Like Clarence Thomas before her, Palin gets an electronic lynching by the mindless media morons and their special interest shock troops. If successful the slash and burn, march to the sea plan would leave nothing but a smoldering mound of ash where hope and promise had burned so brightly. And now we know, that our Hanks and his little TV film are part and parcel of that dastardly plan.
We thought, based on his pretend film characters and his spotless Hollywood reputation, that he was a man of chivalry, a man who would stand up to injustice and call out the bullies with us. He is, after all, known for his depictions of ordinary characters in extraordinary circumstances. But to our disappointment, Hanks took the low road and went “all in” with the unfortunate dark and corrupt forces of personal destruction.
For his part, Hanks goes above and beyond in his loathing portrayal of someone who, like him, overcame all the odds to achieve the American dream. Hard work, tenacity and determination made Hanks and Palin successful, and nobody ever handed them anything. But those virtues are only vices to Hanks now; a man on a different kind of mission.
The saddest part of this story is not Palin but that of Hanks. You see, he was in charge, and he could have risen to the occasion to be as great a producer as he is an actor. He could have taken this Capra-esque story and seized the moment to be heroic, but he passed on all that to instead be cool and loved and “with” the in-crowd. A great producer would have recognized the opportunity of a lifetime that this whole story presented. A first take on a strong, female character. Great characters in the form of the first African American candidate, a former first lady, the first Republican woman on the ticket and a certified American war hero. All of that in the midst of a world financial meltdown.
Trust me, material like that does not come along very often. But instead, Hanks, with his smirking co-conspirators by his side, decided to reduce it to the tabloid trash that it is and the very stuff he, of all people, should revile the most.

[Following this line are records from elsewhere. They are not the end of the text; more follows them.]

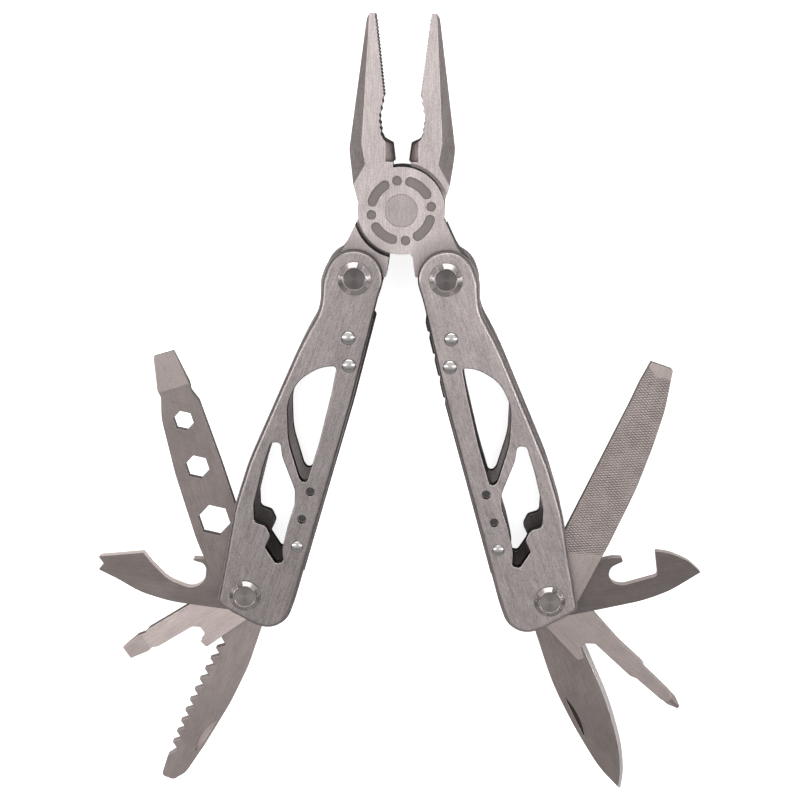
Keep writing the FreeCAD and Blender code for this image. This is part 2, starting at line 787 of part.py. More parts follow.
def make_bottle_opener():
    """Hook for crown caps, with a wire-stripping notch in its end."""
    tip = size("bottle_tip")
    end = [(2.3, tip, 0.2), (0.4, tip - 1.8, 0.3), (-1.5, tip - 0.5, 0.2)]
    left = [(-3.4, tip - 6.3, 25.0), (-6.1, tip - 12.8, 25.0), (-7.5, 21.0, 40.0), (-7.1, 5.0, 10.0)]
    right = [(7.1, 4.0, 5.0), (6.5, 13.0, 2.0), (6.2, 16.3, 0.2), (5.6, 16.2, 0.2)]
    hook = [(5.1, 12.4, 2.2), (-0.3, 12.0, 4.0), (-2.7, 15.8, 4.0), (-1.3, 22.4, 10.0)]
    lip = [(3.0, 27.9, 6.0), (5.5, 30.4, 0.5)]
    outline = end + left + tool_eye() + right + hook + lip
    make_tool("bottle_opener", outline, tool_place(1, 1, 171.5))


def make_small_driver():
    """Small flat driver with a hooked heel."""
    tip = size("small_driver_tip")
    right = [(1.9, tip, 0.3), (2.9, tip - 5.8, 0.8), (2.5, tip - 8.0, 0.8), (3.1, tip - 9.8, 1.0)]
    right += [(3.5, 15.0, 6.0), (7.1, 4.0, 5.0)]
    heel = [(-8.4, 5.0, 6.0), (-9.8, 20.3, 0.4), (-7.5, 20.9, 0.4), (-6.4, 18.5, 1.2)]
    left = [(-3.8, 18.6, 1.2), (-2.5, 20.6, 1.5), (-2.8, tip - 9.4, 1.0)]
    left += [(-2.2, tip - 7.6, 0.8), (-2.6, tip - 6.0, 0.8), (-2.1, tip - 0.2, 0.3)]
    body = make_tool("small_flat_driver", right + tool_eye()[::-1] + heel + left,
                     tool_place(1, 2, 211))
    taper_tip(body, tip - 7.0, tip, 0.35)


def make_saw():
    """Wood saw: eleven teeth on the edge, a nail nick by the back."""
    tip = size("saw_tip")
    count, depth = 11, 2.2
    first, last = (1.7, 19.0), (3.8, tip - 7.5)
    edge = []
    for i in range(count):
        for share, inset in ((i, 0.0), (i + 0.45, depth)):
            x = first[0] + (last[0] - first[0]) * share / count
            y = first[1] + (last[1] - first[1]) * share / count
            bow = 0.9 * math.sin(math.pi * share / count)
            edge.append((x + bow - inset, y, 0.3 if inset else 0.0))
    front = [(3.7, tip - 6.5, 0.3), (3.3, tip, 1.2), (-0.4, tip, 1.5)]
    back = [(-3.0, tip - 3.5, 6.0), (-5.2, tip - 14.0, 40.0), (-7.6, tip - 29.0, 60.0)]
    back += [(-8.5, 24.0, 60.0), (-7.4, 3.0, 8.0)]
    heel = [(7.1, 4.0, 5.0), (3.0, 14.0, 4.0), (1.0, 17.0, 1.0)]
    outline = edge + front + back + tool_eye() + heel
    body = make_tool("wood_saw", outline, tool_place(1, 3, 249))
    nail_nick(body, (-5.8, tip - 22.5), (-3.4, tip - 10.5), 1.7)


def make_file():
    """File with a straight left edge and a bowed right edge."""
    tip = size("file_tip")
    right = [(3.6, tip + 0.3, 0.6), (3.9, tip - 1.0, 1.0), (6.4, tip - 10.9, 40.0)]
    right += [(7.8, tip - 22.0, 60.0), (8.7, 38.0, 60.0), (8.6, 21.5, 60.0), (7.8, 3.4, 10.0)]
    left = [(-7.1, 3.0, 5.0), (-4.2, 15.0, 6.0), (-3.1, tip - 13.0, 60.0), (-3.1, tip - 6.6, 20.0)]
    outline = [(-2.7, tip - 0.2, 0.4)] + right + tool_eye()[::-1] + left
    make_tool("metal_file", outline, tool_place(-1, 0, 67))


def make_can_opener():
    """Beaked can opener with a guide hook behind the blade."""
    tip = size("can_tip")
    edge = [(-0.2, tip, 0.2), (-3.9, tip - 2.9, 8.0), (-7.0, tip - 7.8, 12.0), (-8.1, 31.0, 0.4)]
    mouth = [(-0.9, 30.8, 1.0), (0.5, 21.0, 4.0), (-0.7, 17.4, 3.0), (-5.1, 17.4, 3.0)]
    guide = [(-6.4, 21.8, 0.5), (-7.5, 21.6, 0.5), (-8.0, 19.0, 3.0), (-7.2, 10.0, 8.0)]
    back = [(7.0, 5.0, 5.0), (6.5, 14.0, 40.0), (5.7, 26.0, 40.0), (3.9, tip - 9.0, 30.0)]
    outline = edge + mouth + guide + tool_eye() + back
    make_tool("can_opener", outline, tool_place(-1, 1, 9.5))


def make_cross_driver():
    """Cross-point driver with a hooked heel; four flutes at its point."""
    tip = size("cross_tip")
    left = [(-1.7, tip - 3.0, 0.6), (-2.1, tip - 15.4, 0.8), (-2.8, tip - 17.0, 1.0)]
    left += [(-2.9, 25.0, 20.0), (-4.3, 12.0, 6.0), (-7.1, 4.0, 4.0)]
    heel = [(7.9, 5.0, 6.0), (9.2, 20.5, 0.4), (7.7, 21.4, 0.4), (5.8, 18.5, 1.0)]
    right = [(4.4, 18.3, 1.2), (2.3, 20.6, 1.5), (2.5, tip - 17.0, 1.0)]
    right += [(1.8, tip - 15.2, 0.8), (1.6, tip - 3.0, 0.6), (0.5, tip, 0.2)]
    outline = [(-0.4, tip, 0.2)] + left + tool_eye() + heel + right
    body = make_tool("cross_point_driver", outline, tool_place(-1, 2, 318))
    taper_tip(body, tip - 3.6, tip, 0.2)
    flutes = new_sketch(body, "driver_flutes", "Sizes.tool_thickness / 2")
    for side in (1, -1):
        flute = [(side * 0.35, tip + 0.5), (side * 2.4, tip + 0.5), (side * 2.4, tip - 5.5)]
        flute += [(side * 1.45, tip - 5.5, 0.5), (side * 0.55, tip - 2.5, 1.0)]
        draw_outline(flutes, flute)
    cut = add_pocket(body, flutes, "Sizes.tool_thickness * 0.34")
    mirror_to_back(body, [cut])


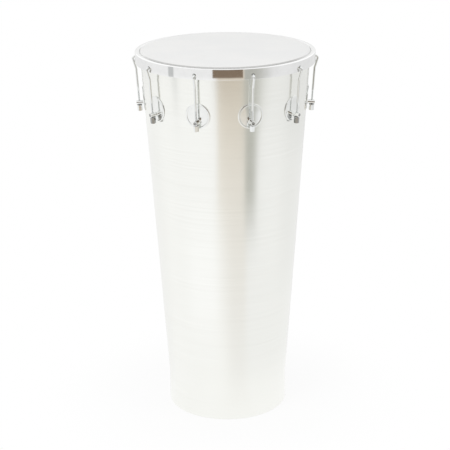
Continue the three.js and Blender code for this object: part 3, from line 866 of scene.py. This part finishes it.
station_pieces = [
    ("hook_rod", [mesh_of("hook", *hook_surface())] * STATIONS, [hook_chrome] * STATIONS,
     "hook_{}", "hook_chrome", "hook_{}"),
    ("lug_dished", [lug_mesh()] * STATIONS, [lug_chrome] * STATIONS,
     "shell_assembly", "lug_chrome", "lug_{}"),
    ("washer_flat", [mesh_of("washer", *washer_surface())] * STATIONS, [washer_zinc] * STATIONS,
     "shell_assembly", "washer_steel", "washer_{}"),
    ("nut_hexagon", [mesh_of("nut", *nut_surface(turned)) for turned in NUT_TURNS], nut_finishes,
     "nut_{}", "nut_chrome", "nut_{}"),
    ("screw_pan", [screw_mesh()] * STATIONS, [screw_zinc] * STATIONS,
     "shell_assembly", "screw_steel", "lug_screw_{}"),
]
for label, meshes, finishes, body, slot, node in station_pieces:
    for index in range(STATIONS):
        name = f"{label}_{index + 1}"
        finished(at_station(meshes[index], index, name), name, finishes[index],
                 body.format(index + 1), [node.format(index + 1)])


# Studio, in metres and degrees.
FLOOR_HALF_WIDTH = 30.0
FLOOR_Z = -0.0002
LAMP_AIM = (0, 0, 0.4)
WHITE = (1, 1, 1, 1)
PAPER = (0.93, 0.93, 0.93, 1)
BRIGHT_FLOOR = (1.04, 1.04, 1.045)
TAN_FLOOR = (0.75, 0.68, 0.58)
LOW_WHITE = (0.93, 0.93, 0.925)
SIDE_WHITE = (1.12, 1.12, 1.12)
TOP_WHITE = (0.85, 0.85, 0.86)

# The plain brown stand in front: the bearings of its sides, its colour on the floor, and its colour above it.
STAND_LEFT, STAND_RIGHT = -14.5, 22.5
STAND_BROWN = (0.24, 0.18, 0.13)
STAND_BROWN_ABOVE = (0.13, 0.095, 0.07)

# The grey-green stand beside it, the thin grey one on the left, and how soft the stands' sides are.
BESIDE_GREEN = (0.50, 0.50, 0.46)
BESIDE_GREEN_ABOVE = (0.45, 0.45, 0.42)
THIN_LEFT, THIN_RIGHT = -73.4, -65.6
THIN_GREY = (0.17, 0.19, 0.19)
SIDE_SOFTNESS = 0.6


def flat_card(name, half_width, height, material):
    """A level square about the drum's axis."""
    mesh = bpy.data.meshes.new(name)
    w = half_width
    mesh.from_pydata([(-w, -w, height), (w, -w, height), (w, w, height), (-w, w, height)], [], [(0, 1, 2, 3)])
    mesh.materials.append(material)
    card = bpy.data.objects.new(name, mesh)
    bpy.context.scene.collection.objects.link(card)


def bearing(f, x, y):
    """Angle about the drum's axis, in degrees, from straight ahead, and rising to the right."""
    return f.maths("ARCTAN2", x, 0 - y) * (180 / math.pi)


def between(f, value, low, high, soft):
    """One between two levels, none outside them, with edges that are soft to each side of the level."""
    return f.step(value, low - soft, low + soft) * (1 - f.step(value, high - soft, high + soft))


def floor_dullness(f, angle, d, right):
    """How much darker than white metal sees the floor: the sum of six soft areas.

    Each is a share of darkening times steps in bearing and distance, which rise between two levels.
    """
    near_right = 0.065 * right * f.step(d, 0.15, 0.4)
    far_right = 0.06 * f.step(angle, 45, 75) * f.step(d, 1.7, 2.3)
    past_stand = 0.08 * f.step(angle, 20, 26) * (1 - f.step(angle, 50, 80)) * f.step(d, 2.7, 3.2)
    back_right = 0.05 * f.step(angle, 75, 110) * f.step(d, 0.4, 1.2)
    back_left = 0.045 * f.step(0 - angle, 90, 130)
    far_left = 0.075 * f.step(d, 2.6, 3.2) * (1 - right)
    return near_right + far_right + past_stand + back_right + back_left + far_left


def floor_paper():
    """White paper that keeps a soft shadow. Metal sees uneven whites on it, and the feet of three stands.

    These areas aren't known from the room: they were fitted to the tones of the metal in the photograph.
    A place on it has its bearing, in degrees, and its distance d from the drum's axis. The brown stand is
    ahead: the floor turns tan towards its foot, and beyond d = 2.8 it is the stand's own plain colour. A
    grey-green stand is beside it on the right, where the floor is duller. On the left the floor is brighter
    near the drum, and a thin grey stand is further out.
    """
    f = new_finish("floor_paper")
    x, y, _ = f.parts(f.place())
    angle, d = bearing(f, x, y), f.length(x, y)
    right, far = f.step(angle, -8, 14), f.step(d, 1.9, 2.6)
    dull = floor_dullness(f, angle, d, right)
    bright = (f.step(angle, -75, -45) * (1 - f.step(angle, -20, -5))
              * f.step(d, 0.4, 0.65) * (1 - f.step(d, 1.0, 1.3)))
    near = f.step(d, 1.0, 1.4)
    facing = (f.step(angle, -24 + 10 * f.step(d, 1.0, 1.8), 14 - 20 * near) * (1 - f.step(angle, 26, 36))
              * f.step(d, 0.1, 2.6, kind="LINEAR"))
    beside_end = 65 - 14 * f.step(d, 1.0, 1.3) + 18 * far
    beside = (f.step(angle, 25 - 3 * far, 31 - 5 * far) * (1 - f.step(angle, 37 - 3 * far, beside_end))
              * f.step(d, 0.98, 1.4))
    stand = between(f, angle, STAND_LEFT, STAND_RIGHT, SIDE_SOFTNESS) * f.step(d, 2.8, 3.1)
    thin = between(f, angle, THIN_LEFT, THIN_RIGHT, SIDE_SOFTNESS) * f.step(d, 2.3, 3.0)
    colour = f.blend(dull, (1, 1, 1), (0, 0, 0))
    colour = f.blend(bright, colour, BRIGHT_FLOOR)
    colour = f.blend(facing, colour, TAN_FLOOR)
    colour = f.blend(beside, colour, BESIDE_GREEN)
    colour = f.blend(stand, colour, STAND_BROWN)
    colour = f.blend(0.45 * thin, colour, THIN_GREY)
    clear = f.ray("Camera") * f.step(d, 0.15, 0.45, 0.85, 1.0)
    mirror = f.ray("Glossy") + f.ray("Transmission")
    paper = f.node("ShaderNodeBsdfDiffuse", None, {"Color": PAPER})
    seen = f.node("ShaderNodeEmission", None, {"Color": WHITE, "Strength": 1.0})
    mirrored = f.node("ShaderNodeEmission", None, {"Color": colour, "Strength": 1.0})
    look = f.mixed(mirror, f.mixed(clear, paper, seen), mirrored)
    f.node("ShaderNodeOutputMaterial", None, {"Surface": look})
    return f.owner


def studio_world(level):
    """White for the camera and plain light for the piece. Metal sees whites that change with height, and the
    upper parts of the two wide stands."""
    world = bpy.data.worlds.new("studio")
    bpy.context.scene.world = world
    f = Finish(world)
    x, y, z = f.parts(f.node("ShaderNodeTexCoord", output="Generated"))
    angle = bearing(f, x, y)
    stand = between(f, angle, STAND_LEFT, STAND_RIGHT, SIDE_SOFTNESS) * (1 - f.step(z, 0.45, 0.6))
    beside = f.step(angle, 18, 22) * (1 - f.step(angle, 33, 66)) * (1 - f.step(z, 0.3, 0.5))
    mirrored = f.blend(f.step(z, 0.211, 0.225), LOW_WHITE, SIDE_WHITE)
    mirrored = f.blend(f.step(z, 0.7, 0.95), mirrored, TOP_WHITE)
    mirrored = f.blend(0.8 * beside, mirrored, BESIDE_GREEN_ABOVE)
    mirrored = f.blend(stand, mirrored, STAND_BROWN_ABOVE)
    plain = f.node("ShaderNodeBackground", None, {"Color": WHITE, "Strength": level})
    white = f.node("ShaderNodeBackground", None, {"Color": WHITE, "Strength": 1.0})
    metal = f.node("ShaderNodeBackground", None, {"Color": mirrored, "Strength": 1.0})
    look = f.mixed(f.ray("Glossy"), f.mixed(f.ray("Camera"), plain, white), metal)
    f.node("ShaderNodeOutputWorld", None, {"Surface": look})


def softbox(name, place, aim, size, power):
    """A square lamp that faces a point; metal doesn't see it."""
    light = bpy.data.lights.new(name, "AREA")
    light.shape, light.size, light.energy = "SQUARE", size, power
    lamp = bpy.data.objects.new(name, light)
    lamp.location = place
    lamp.rotation_mode = "QUATERNION"
    lamp.rotation_quaternion = (Vector(aim) - Vector(place)).to_track_quat("-Z", "Y")
    lamp.visible_glossy = False
    bpy.context.scene.collection.objects.link(lamp)


flat_card("floor", FLOOR_HALF_WIDTH, FLOOR_Z, floor_paper())
studio_world(0.80)
softbox("key", (-1.6, -1.9, 2.6), LAMP_AIM, 1.8, 26)
softbox("fill", (2.0, -1.2, 2.2), LAMP_AIM, 2.2, 11)

# Camera, solved from the drum's outline in the photograph.
camera_data = bpy.data.cameras.new("camera")
camera_data.lens, camera_data.sensor_width = 113.3, 36.0
camera = bpy.data.objects.new("camera", camera_data)
bpy.context.scene.collection.objects.link(camera)
eye, aim, roll = Vector((0.0513, -2.9196, 1.4108)), Vector((-0.0033, 0.0, 0.4056)), -0.0083
camera.location = eye
camera.rotation_mode = "QUATERNION"
camera.rotation_quaternion = (aim - eye).to_track_quat("-Z", "Y") @ Quaternion((0, 0, 1), roll)
bpy.context.scene.camera = camera
bpy.context.scene.view_settings.view_transform = "Standard"

bpy.context.view_layer.update()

A simple question could have solved all of this. Did Heilemann & Halperin get it right, or did they just hear what they wanted to hear because of their own pre-disposition? Did it ever occur to anyone, especially Hanks, that McCain’s political manager, Steve Schmidt, and crew, ran a terrible campaign for a very marginal candidate and that they, in fact, needed a scape goat to cover their professional tracks ? Did the authors of the book ever wonder why nobody wanted to go on the record ? The whole thing just stinks.
The unfortunate truth here is that nobody in the food chain wanted to know the truth, so everyone involved fell into line and turned all their guns on Palin, no questions asked. By doing so, they have lost any credibility as journalists, as political experts, as filmmakers and honest brokers.
Truth is stranger than fiction and like they say in the news biz … you can’t write this stuff. I and millions of Tommy’s fans are disgusted by it all. We have been deceived and now we see the real Hanks fully exposed from behind the curtain. He is not the humble, “aw, shucks” guy we have been sold by the Hollywood media machine. He is, in fact, just another pompous, self-important pretender who thinks his unique pretending ability gives him license to pontificate.
Sadly, now, millions of us have taken Hanks off of his pedestal and moved him onto the back shelf as we have had to do with some of our other favorite artists. Yeah, that multi-millionaire perspective on us poor working stiffs is incredibly annoying and inappropriate but then again it seems to be a neat little hobby for the snobby jet-setting crowd. Super rich elite “one percenters” fighting the man and acting like they know something about us and our every day muddled middle-class lives. Spare us the pity and outrage and stop embarrassing yourselves by trying to channel the working class blues from your Malibu mansions. From out here in the hinterland, it looks terribly self serving.
You see, when you cut through it all, you guys got some real shortcomings, too, if you know what I mean, and the further you stray off the very produced and protected farm, the more obvious it becomes to the rest of us. A lot of time and money goes into creating those fabulous facades of fame, so why risk popping that beautiful bubble Hollywood has built for you? At the end of the day, we are a lot smarter than you all think, and some of us actually graduated from high school and college. As distracted as we are making our way everyday, we will find a way to figure it out. You guys make great art and we will take care of the heavy lifting and that makes the nation great. We will show up, turn to and get it done just like we have for generation, with big shoulders and bigger hearts.
It’s a free country, and you certainly have the right to state your opinion; but for the record, Tom, where we come from, your high-profile success does not give you the right to manufacture, manipulate and mock someone else’s accomplishments and reputation. We call that a “bully,” and we are the ones who will step in and take on a bully every single time, no matter what.
The elite progressive pedigree that you hang with seem to think they can beat down anyone and everyone if they are so inclined, and that it is their right and duty to do so. But trust me on this, they would be wrong. They better be very, very careful going down this path because in America, we live for the comeuppance and when it comes, it is a most beautiful thing.
Thanks, Tom, for your great performances; it has been a pleasure to witness a master at his craft. I’m just sorry it had to end like this. I am certain you and your cast will win many awards for your unfortunate little film, but like all things Hollywood, it, too, is a phony, fixed outcome created to make the most insecure among us feel relevant and good about themselves. I know you said one time in talking about being successful in the Hollywood that “unless you can be ruthless too, there is a good chance that you are going to disappear off the scene pretty quickly.” Well, you nailed that one, bubba and I’m sure you will get an award nomination in the ruthless category this year.
I am just glad to see that you are still getting quality work with those infomercials. I know it’s not a made-for-TV movie, but a man’s gotta eat. Who knows, this could be a whole new genre for you . No offense intended, Tom, and I hope none is taken. We just see things differently out here in the vast doldrums past Palm Springs. It’s “just the facts, ma’am” as the incorruptible Jack Webb character, Sergeant Joe Friday used to say back in the day.
But in this unfortunate case, the story is not true, and the names were not changed to protect the innocent. But you already knew that.